1. What is a water cycle?

2. How does water get into Earth’s atmosphere? Can you name and describe 3 ways?

3. How is water temporarily stored in Earth’s atmosphere? What is this process called?

4. How does water fall from Earth’s atmosphere? What is this process called?

5. In what ways is water stored or collected on Earth? Why is this important?

Use the pre-assessment questions to tap into students’ prior knowledge and experience about the water cycle. Allow students time to share their knowledge and experiences in pairs, small groups, and whole class. Both you and the students can even draw diagrams using the symbols on the Student Water Cycle Worksheet (pdf) on the board to co-construct and demonstrate the meaning of each stage in the water cycle.

II. Gathering information:

Students can seek information from the teacher, Internet, books, dictionaries, articles, consulting experts, etc., on water cycles. Allow students time to gather information to answer the questions in the Student Water Cycle Worksheet (pdf).

III: Co-constructing knowledge together:

Allow students time to (1) share their information from their Students Water Cycle Worksheet with you, and (2) cut all four water cycle stages (on the dotted lines) and place them in a circle which represents a logical sequence. Note: 3rd graders may need more scaffolding with this so you may want to pair the 3rd graders with the 4th graders. Go around the room and ask each pair of students to explain their sequence to you. Once you have done this preliminary assessment, you can add to what they have using the information in your Teacher Information Sheet (pdf)

IV. Understanding

Demonstrating understanding through post-assessment and activities (see activities):

Post-assessment: (Use pdf)

1. What is a water cycle?

2. How does water get into Earth’s atmosphere?

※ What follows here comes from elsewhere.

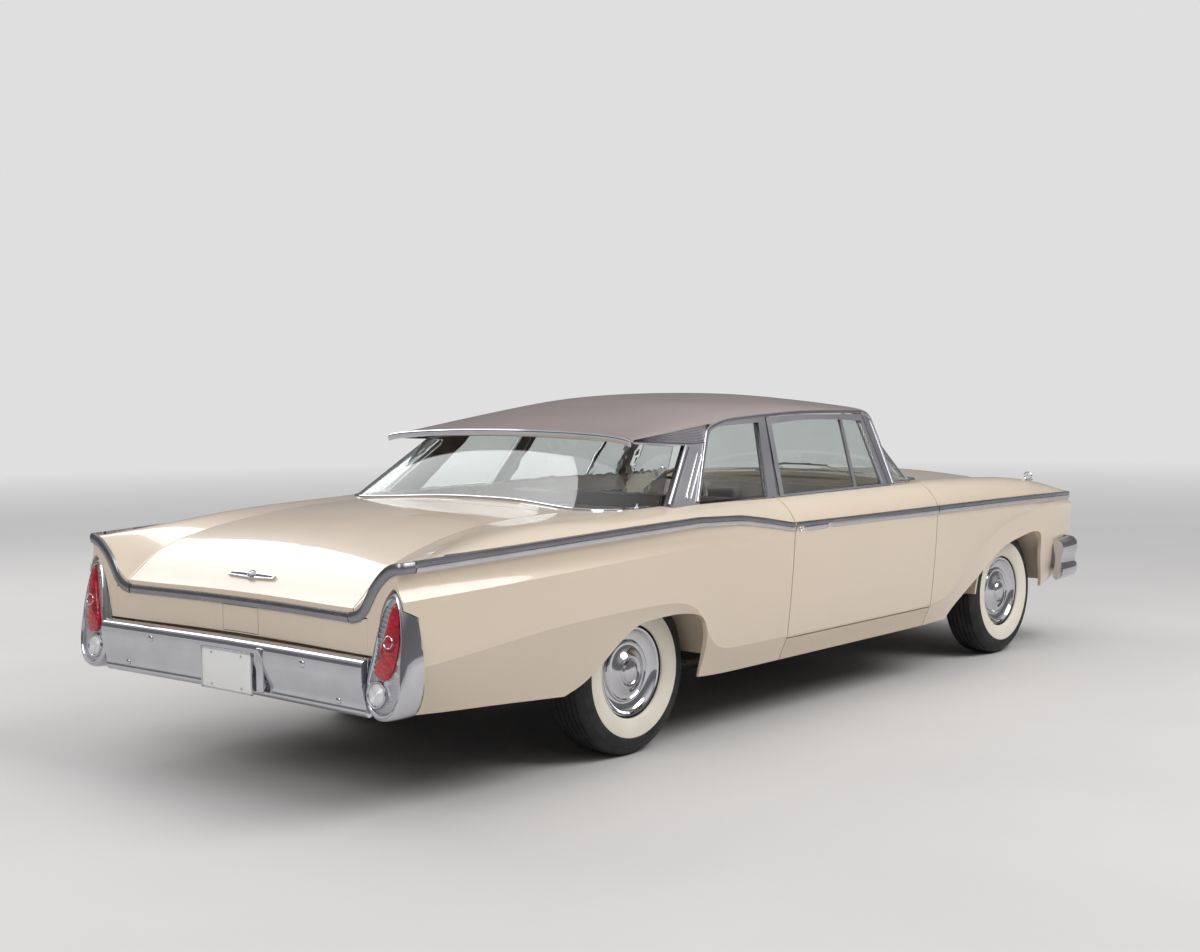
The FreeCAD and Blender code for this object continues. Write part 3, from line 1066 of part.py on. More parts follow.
def bench(front_place, seat_floor, back_floor, depth, lean_share, half):
    """A bench seat: cushion and a back that leans, cut to the car's width."""
    cushion = block(FreeCAD.Vector(-half, front_place, seat_floor),
                    FreeCAD.Vector(half, front_place + depth, seat_floor + cushion_height))
    foot = FreeCAD.Vector(-half, front_place + depth - back_thickness * 0.4, back_floor)
    rise = seat_floor + cushion_height * 0.6 + back_height - back_floor
    corners = [foot, foot + FreeCAD.Vector(0, back_thickness, 0),
               foot + FreeCAD.Vector(0, back_thickness + rise * lean_share, rise),
               foot + FreeCAD.Vector(0, rise * lean_share + back_thickness * 0.3, rise)]
    back = flat_face(corners).extrude(FreeCAD.Vector(half * 2, 0, 0))
    return cushion.fuse(back)


seat_floor = floor_top + tunnel_height + seat_gap
front_seat = bench(long_unit * -0.280, seat_floor, seat_floor, cushion_depth, 0.16, seat_half)
rear_back_floor = heel_height + floor_wall + seat_gap
rear_half = wide_unit * 0.630
rear_seat = bench(long_unit * 0.500, seat_floor, rear_back_floor, size("rear_cushion_depth"), 0.22, rear_half)
seat_frames = []
for side in (1, -1):
    for y_share in (-0.230, 0.120):
        seat_frames.append(block(FreeCAD.Vector(min(side * seat_half * 0.45, side * seat_half * 0.85), long_unit * y_share, floor_top + seat_gap),
                                 FreeCAD.Vector(max(side * seat_half * 0.45, side * seat_half * 0.85), long_unit * y_share + rail_width, seat_floor)))
front_seat = front_seat.fuse(seat_frames)
rear_base = block(FreeCAD.Vector(-rear_half, long_unit * 0.520, floor_top + seat_gap),
                  FreeCAD.Vector(rear_half, long_unit * 0.970, seat_floor))
rear_base = rear_base.cut(block(FreeCAD.Vector(-tunnel_half - seat_gap, 0, 0), FreeCAD.Vector(tunnel_half + seat_gap, high, floor_top + tunnel_height + seat_gap)))
rear_seat = rear_seat.fuse(rear_base)
dash_shares = ((-1.0157, 0.700), (-0.860, 0.690), (-0.800, 0.780), (-0.800, 0.880), (-0.880, 0.962), (-1.0157, 0.965))
dashboard = side_prism(dash_shares, -wide_unit * 0.8147, wide_unit * 0.8147)
wheel_centre = point(0.380, -0.470, 0.850)
column_foot = point(0.380, -1.0155, 0.6075)
column_axis = wheel_centre - column_foot
column_radius = size("column_radius")
ring_radius = size("steering_wheel_radius")
ring_thick = size("steering_rim_radius")
ring = Part.makeTorus(ring_radius, ring_thick, wheel_centre, column_axis)
hub = Part.makeCylinder(column_radius * 2.2, column_radius * 1.6, wheel_centre - FreeCAD.Vector(column_axis).normalize() * column_radius * 1.2, column_axis)
spoke = Part.makeCylinder(ring_thick * 0.8, ring_radius * 2, wheel_centre - FreeCAD.Vector(ring_radius, 0, 0), FreeCAD.Vector(1, 0, 0))
steering_wheel = ring.fuse([hub, spoke])
axis_unit = FreeCAD.Vector(column_axis).normalize()
sleeve_length = column_axis.Length - column_radius * 2.2 - seat_gap
column_sleeve = Part.makeCylinder(column_radius, sleeve_length, column_foot + axis_unit * column_radius, column_axis)
clamp = block(point(0.340, -0.870, 0.655), point(0.420, -0.840, 0.740))
dashboard = dashboard.fuse([column_sleeve, clamp])

keep("chassis_frame", frame_piece)
keep("floor_and_sills", tub)
keep("front_bumper", front_bumper)
keep("rear_bumper", rear_bumper)
keep("tail_lamps", Part.makeCompound([lens, mirrored(lens)]))
keep("grille", grille)
keep("headlamps", Part.makeCompound(lamps))
keep("engine_block", engine)
keep("gearbox_and_shaft", drive_piece)
keep("rear_axle", rear_axle_piece)
keep("exhaust", exhaust)
keep("fuel_tank", tank)
keep("front_suspension", Part.makeCompound(suspension_parts))
keep("knuckle_left", knuckles[0])
keep("knuckle_right", knuckles[1])
keep("front_seat", front_seat)
keep("rear_seat", rear_seat)
keep("dashboard", dashboard)
keep("steering_wheel", steering_wheel)
for name, side, axle in wheel_places:
    centre = FreeCAD.Vector(side * half_track, axle, wheel_height)
    keep("wheel_" + name, wheel_solid(centre, side))
    keep("tyre_" + name, tyre_solid(centre, side))

doc.recompute()
os.makedirs("parts", exist_ok=True)
for item in doc.Objects:
    if "Invalid" in item.State or "Error" in item.State:
        raise RuntimeError("failed object: " + item.Name)
for item in pieces:
    if item.Shape.isNull() or not item.Shape.isValid():
        raise RuntimeError("bad shape: " + item.Label)
for item in pieces:
    item.Shape.exportStep("parts/" + item.Label + ".step")
    print(item.Label, len(item.Shape.Solids), round(item.Shape.Volume / 1e6, 2), len(item.Shape.Faces))
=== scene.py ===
import math

import bpy
from bpy.props import FloatProperty, FloatVectorProperty, IntProperty, PointerProperty
from mathutils import Matrix, Vector
from mathutils.bvhtree import BVHTree


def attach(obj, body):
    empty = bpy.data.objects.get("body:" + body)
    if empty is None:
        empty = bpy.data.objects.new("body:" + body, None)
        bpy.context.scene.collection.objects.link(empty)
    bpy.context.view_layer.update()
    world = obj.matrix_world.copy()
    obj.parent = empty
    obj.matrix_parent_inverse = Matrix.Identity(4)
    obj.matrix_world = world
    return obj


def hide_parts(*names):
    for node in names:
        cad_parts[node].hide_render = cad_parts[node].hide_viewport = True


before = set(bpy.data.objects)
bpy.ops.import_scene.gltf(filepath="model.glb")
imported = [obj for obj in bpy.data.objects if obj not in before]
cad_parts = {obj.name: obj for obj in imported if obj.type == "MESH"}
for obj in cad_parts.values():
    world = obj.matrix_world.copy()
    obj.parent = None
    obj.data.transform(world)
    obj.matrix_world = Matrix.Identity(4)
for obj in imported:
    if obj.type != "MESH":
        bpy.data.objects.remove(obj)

bl_info = {
    "name": "Two-Door Sedan Dresser",
    "version": (1, 0, 0),
    "blender": (4, 5, 0),
    "location": "View3D > Sidebar > Sedan",
    "description": "Dresses the packed two-door sedan with paint, bright trim, glass, seats and running gear",
    "category": "Object",
}

# Lines of the body in metres: place along the car against height.
FIN_LINE = ((-2.62, 0.844), (-2.40, 0.852), (-2.00, 0.864), (-1.50, 0.872), (-1.00, 0.877), (-0.50, 0.880),
            (0.00, 0.883), (0.42, 0.887), (0.62, 0.920), (0.80, 0.945), (1.10, 0.957), (1.50, 0.948),
            (1.90, 0.936), (2.30, 0.922), (2.60, 0.911), (2.70, 0.908), (2.80, 0.900))
DOOR_FRONT = -0.866
DOOR_REAR = 0.403
BELT_HEIGHT = 1.0
BELT_HALF = 0.882
WIDEST = 1.01345
LEAN = 0.49
FRONT_AXLE = -1.85
REAR_AXLE = 1.35
WHEEL_HEIGHT = 0.345
HALF_TRACK = 0.762
# The belt band lies lower beside a door handle, between these places along the car.
HANDLE_ROOM = (0.105, 0.390)
MAIN_BODY = "body"
SIDES = ((1, "left"), (-1, "right"))


def read_line(table, place):
    """Read a table of (place, value) pairs, straight between the pairs."""
    if place <= table[0][0]:
        return table[0][1]
    for (place_0, value_0), (place_1, value_1) in zip(table, table[1:]):
        if place <= place_1:
            return value_0 + (place - place_0) / (place_1 - place_0) * (value_1 - value_0)
    return table[-1][1]


def spread(low, high, count):
    """Evenly spaced values from low to high."""
    return [low + (high - low) * step / (count - 1) for step in range(count)]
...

Can you name and describe three ways?

3. How is water temporarily stored in Earth’s atmosphere? What is this process called?

4. How does water fall from Earth’s atmosphere? What is this process called?

5. In what ways is water stored or collected on Earth? Why is this important?

Note: Use the Student Water Cycle Worksheet and the Teacher Information Sheet for Lesson 1.